In the Knowsley case, Dianne Willmore was found to have been exposed to asbestos at her secondary school when she was 11. She died on 15 October 2009 at the age of 49, just a day after the Court of Appeal upheld the trial judge’s decision to apply the Fairchild exception and award her £240,000 in damages.

Enid Costello had meanwhile been wrongly exposed to asbestos at a factory where she worked in an office. The trial judge ruled that this had increased her total level of exposure over the general environmental exposure by 18%. However, he ruled that the exception did not apply and that Mrs Costello had failed to establish that this occupational exposure to asbestos was the likely cause of her mesothelioma. This decision was reversed by the Court of Appeal.

In both cases, the defendants appealed to the Supreme Court, arguing that the Fairchild exception should not apply in proceedings against one defendant. They argued that liability could only be established if the claimant could prove on the balance of probability that the mesotheloma was caused by the defendant’s exposure. The claimants would therefore have to proved that the exposure had at least doubled the risk of mesothelioma developing.

The Supreme Court rejected these arguments and dismissed the appeals. Giving the lead judgment, Lord Phillips said the rule in Fairchild (and in Barker v Corus [2010] UKHL 20) was adopted in order to cater for the ignorance at the time of those decisions about the way in which mesothelioma was caused. The courts are not precluded from reverting to the conventional approach of balance of probabilities in mesothelioma cases should advances in medical science in relation to the disease make such a step appropriate, he added.

The judge pointed out that in the Barker case the House of Lords had refined the Fairchild rule by making each employer only liable for the proportion of damages which represented his contribution to the risk.

Parliament then intervened, with section 3 of the Compensation Act 2006 providing that where a person was liable under the common law in tort to a victim, that liability was for the whole of the damage caused, jointly and severally with any other responsible person.

“The 2006 Act, coupled with Fairchild, has draconian consequences for an employer who has been responsible for only a small proportion of the overall exposure of a claimant to asbestos dust, or his insurers, but it would be wrong to have regard to that fact when considering the issues raised by these appeals,” Lord Phillips said. “Parliament has willed it so.”

The Supreme Court ruled that the Fairchild exception applies to single defendants.
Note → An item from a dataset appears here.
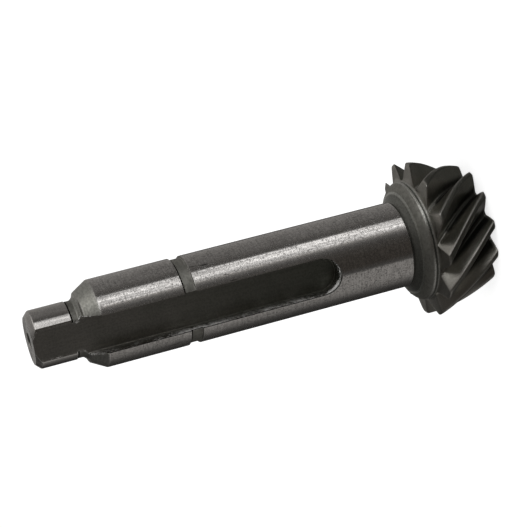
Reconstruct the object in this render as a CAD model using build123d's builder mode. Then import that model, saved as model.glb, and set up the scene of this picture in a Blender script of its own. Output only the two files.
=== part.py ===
"""Spiral bevel pinion turned and cut in one piece with its slotted shank.

The pinion stands on the flat small end of its teeth.  The origin is the
centre of that face, +Z runs up the shank and -Y is the side of the slot.
"""
from math import cos, radians, sin
import os

from build123d import *
from build123d.topology import SkipClean

# Lengths along the axis, from the small end of the teeth to the free end
face_length = 15.5
back_cone_length = 0.7
rim_length = 1.2
shoulder_length = 2.0
hub_cone_length = 1.4
undercut_width = 0.4
main_journal_length = 55.8
groove_width = 3.0
front_journal_length = 20.8
lead_cone_length = 3.8
neck_length = 2.9
stub_length = 10.1

# Gear blank
toe_tip_d = 31.0
heel_tip_d = 40.8
heel_root_d = 31.2

# Hub behind the teeth
rim_step = 0.15
rim_line_width = 0.7
rim_line_depth = 0.35
shoulder_low_d = 26.0
shoulder_bulge = 0.45

# Shank
journal_d = 22.0
undercut_depth = 0.25
groove_depth = 0.5
lead_cone_drop = 2.2
neck_drop = 0.2
neck_corner = 0.9
stub_d = 14.5
stub_chamfer = 1.25

# Slot that leaves through the free end
slot_width = 9.5
slot_floor_y = 5.9
slot_length = 77.15

# Teeth, with angles as shares of half the pitch
tooth_count = 12
toe_root_d = 23.1
space_phase = -0.7
lead_per_mm = -2.95
lead_growth = -0.0034
land_share_toe = 0.407
land_share_middle = 0.313
land_share_heel = 0.473
floor_edge = (0.0, 0.13)
floor_corner = (0.10, 0.25)
flank_middle = (0.42, 0.455)
lip = (1.3, 0.2)
cutter_overrun = 1.3
cutter_stations = 7

# Centre holes
centre_mouth_d = 4.25
centre_pilot_d = 2.0
centre_cone_length = 1.95
centre_pilot_length = 2.65
centre_tip_length = 0.6

# Heights of the steps
heel_root_z = face_length + back_cone_length
rim_top_z = heel_root_z + rim_length
shoulder_top_z = rim_top_z + shoulder_length
hub_top_z = shoulder_top_z + hub_cone_length
journal_low_z = hub_top_z + undercut_width
groove_low_z = journal_low_z + main_journal_length
groove_high_z = groove_low_z + groove_width
lead_cone_z = groove_high_z + front_journal_length
neck_low_z = lead_cone_z + lead_cone_length
stub_low_z = neck_low_z + neck_length
overall_length = stub_low_z + stub_length
slot_centre_z = overall_length - slot_length + slot_width / 2

# Radii of the steps
rim_r = heel_root_d / 2 - rim_step
rim_line_z = heel_root_z + rim_length / 2
shoulder_low_r = shoulder_low_d / 2
journal_r = journal_d / 2
undercut_r = journal_r - undercut_depth
groove_r = journal_r - groove_depth
lead_cone_r = journal_r - lead_cone_drop
stub_r = stub_d / 2
neck_r = stub_r - neck_drop

half_pitch = 180 / tooth_count


def face_radius(z):
    """Radius of the tooth tips at height z."""
    return (toe_tip_d + (heel_tip_d - toe_tip_d) * z / face_length) / 2


def root_radius(z):
    """Radius of the floor of a tooth space at height z."""
    return (toe_root_d + (heel_root_d - toe_root_d) * z / heel_root_z) / 2


def land_share(z):
    """Share of half the pitch that one tooth's top takes at height z."""
    t = z / face_length
    toe = land_share_toe * (1 - t) * (1 - 2 * t)
    middle = land_share_middle * 4 * t * (1 - t)
    heel = land_share_heel * t * (2 * t - 1)
    return toe + middle + heel


def space_side(z):
    """Radius and half width along one side of a space at height z, from floor to lip."""
    root = root_radius(z)
    depth = face_radius(z) - root
    tip_share = 1 - land_share(z) / 2
    side = [floor_edge, floor_corner, flank_middle, (1.0, tip_share), (lip[0], tip_share + lip[1])]
    return [(root + share * depth, half_pitch * width) for share, width in side]


def space_point(z, r, half):
    """Point of a space outline at height z, by its radius and its angle from the middle."""
    a = radians(space_phase + lead_per_mm * z + lead_growth * z * z + half)
    return (r * cos(a), r * sin(a))


# One tooth space as a lofted cutter
with BuildPart() as tooth_space:
    station_step = (heel_root_z + 2 * cutter_overrun) / (cutter_stations - 1)
    for index in range(cutter_stations):
        station_z = index * station_step - cutter_overrun
        left = [space_point(station_z, r, -half) for r, half in space_side(station_z)]
        right = [space_point(station_z, r, half) for r, half in space_side(station_z)]
        with BuildSketch(Plane.XY.offset(station_z)):
            with BuildLine():
                Spline(*reversed(left[1:]))
                Polyline(left[1], left[0], right[0], right[1])
                Spline(*right[1:])
                Line(right[-1], left[-1])
            make_face()
    loft()


# The long journal stays two faces, which meet where the slot turns round
with SkipClean(), BuildPart() as pinion_shaft:
    # Turned head, hub and plain stretch of the main journal
    with BuildSketch(Plane.XZ):
        with BuildLine():
            Polyline(
                (0, 0),
                (toe_tip_d / 2, 0),
                (heel_tip_d / 2, face_length),
                (heel_root_d / 2, heel_root_z),
                (rim_r, heel_root_z + rim_step),
                (rim_r, rim_line_z - rim_line_width / 2),
                (rim_r - rim_line_depth, rim_line_z),
                (rim_r, rim_line_z + rim_line_width / 2),
                (rim_r, rim_top_z),
            )
            ThreePointArc(
                (rim_r, rim_top_z),
                (
                    (rim_r + shoulder_low_r + shoulder_bulge) / 2,
                    (rim_top_z + shoulder_top_z + shoulder_bulge) / 2,
                ),
                (shoulder_low_r, shoulder_top_z),
            )
            Polyline(
                (shoulder_low_r, shoulder_top_z),
                (undercut_r, hub_top_z),
                (undercut_r, journal_low_z),
                (journal_r, journal_low_z),
                (journal_r, slot_centre_z),
                (0, slot_centre_z),
                (0, 0),
            )
        make_face()
    revolve(axis=Axis.Z)

    # Turned rest of the shank, which the slot crosses
    with BuildSketch(Plane.XZ):
        with BuildLine():
            Polyline(
                (0, slot_centre_z),
                (journal_r, slot_centre_z),
                (journal_r, groove_low_z),
                (groove_r, groove_low_z),
                (groove_r, groove_high_z),
                (journal_r, groove_high_z),
                (journal_r, lead_cone_z),
                (lead_cone_r, neck_low_z),
                (neck_r + neck_corner, neck_low_z + neck_corner / 3),
                (neck_r, neck_low_z + neck_corner * 4 / 3),
                (neck_r, stub_low_z),
                (stub_r, stub_low_z),
                (stub_r, overall_length - stub_chamfer),
                (stub_r - stub_chamfer, overall_length),
                (0, overall_length),
                (0, slot_centre_z),
            )
        make_face()
    revolve(axis=Axis.Z)

    # Spiral tooth spaces
    with PolarLocations(0, tooth_count):
        add(tooth_space.part, mode=Mode.SUBTRACT)

    # Flat-floored slot, round at its closed end
    slot_plane = Plane(origin=(0, -slot_floor_y, 0), x_dir=(1, 0, 0), z_dir=(0, -1, 0))
    with BuildSketch(slot_plane):
        with Locations((0, slot_centre_z)):
            Circle(slot_width / 2)
        with Locations((0, slot_centre_z + slot_length / 2)):
            Rectangle(slot_width, slot_length)
    extrude(amount=journal_d, mode=Mode.SUBTRACT)

    # Centre hole in each end
    for end_z, inward in ((0, 1), (overall_length, -1)):
        pilot_z = end_z + inward * centre_cone_length
        tip_z = pilot_z + inward * centre_pilot_length
        with BuildSketch(Plane.XZ):
            with BuildLine():
                Polyline(
                    (0, end_z),
                    (centre_mouth_d / 2, end_z),
                    (centre_pilot_d / 2, pilot_z),
                    (centre_pilot_d / 2, tip_z),
                    (0, tip_z + inward * centre_tip_length),
                    (0, end_z),
                )
            make_face()
        revolve(axis=Axis.Z, mode=Mode.SUBTRACT)

pinion_shaft.part.label = "pinion_shaft"
os.makedirs("parts", exist_ok=True)
export_step(pinion_shaft.part, "parts/pinion_shaft.step")
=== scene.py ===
"""Finish, light and camera for a spiral bevel pinion cut in one piece with its slotted shank.

Sizes in the piece classes are millimetres, as on a drawing; meshes are made in
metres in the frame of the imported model: the origin is the centre of the small
end of the teeth, +Z runs up the shank and -Y is the side of the slot.
"""

import logging
from dataclasses import dataclass, replace
from enum import Enum
from math import asin, atan2, ceil, cos, degrees, dist, hypot, pi, radians, sin, sqrt
from typing import Any, Iterable, Sequence

import bmesh
import bpy
from mathutils import Matrix, Vector


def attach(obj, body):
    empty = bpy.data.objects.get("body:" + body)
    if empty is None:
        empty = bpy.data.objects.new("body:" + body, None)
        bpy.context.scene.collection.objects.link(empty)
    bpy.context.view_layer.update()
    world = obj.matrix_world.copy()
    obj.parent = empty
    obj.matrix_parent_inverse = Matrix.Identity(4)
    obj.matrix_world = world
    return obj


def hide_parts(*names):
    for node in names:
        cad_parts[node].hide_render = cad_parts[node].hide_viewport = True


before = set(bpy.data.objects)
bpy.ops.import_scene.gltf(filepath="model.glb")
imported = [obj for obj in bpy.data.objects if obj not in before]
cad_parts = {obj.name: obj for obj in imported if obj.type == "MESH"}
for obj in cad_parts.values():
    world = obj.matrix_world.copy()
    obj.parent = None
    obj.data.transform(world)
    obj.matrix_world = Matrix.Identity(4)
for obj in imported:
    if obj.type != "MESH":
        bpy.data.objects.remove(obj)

log = logging.getLogger("pinion")

MM = 0.001
NODE = "pinion_shaft"
WEAR_AND_SHEEN_LAYER = "wear_and_sheen_edge"
# layer of darkening that paints shade into the base colour
DIRT_AND_SHADE_LAYER = "dirt_and_shade"
WELD = 2e-6
SLIVER = 1e-6
MOST_EASED = 0.45  # largest share of a side that its easing takes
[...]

Lord Phillips also said there was no justification for adopting – in the way the judge in the Greif had done to reject the claimant's case – the “doubles the risk” argument as the benchmark for what constituted a material increase of risk.

“I doubt whether it is ever possible to define, in quantitative terms, what for the purposes of the application of any principle in law, is de minimis,” he said. “This must be a question for the judge on the facts of the particular case. “

Both appeals were dismissed. The challenges to the findings of fact in the Knowsley case failed, although Lord Rodger said some of the inferences Nicol J drew in Mrs Willmore’s favour from the evidence relating to her exposure at Bowring Comprehensive “can properly be regarded as very generous”.

“With considerable hesitation, however, I have concluded that the criticisms would not justify this Court in taking the exceptional step of disturbing the concurrent findings of fact of the courts below,” he added.

In the Costello case, Lord Phillips said that although the judge had not expressly considered whether the exposure materially increased the risk, if he had thought it insignificant he would have said so.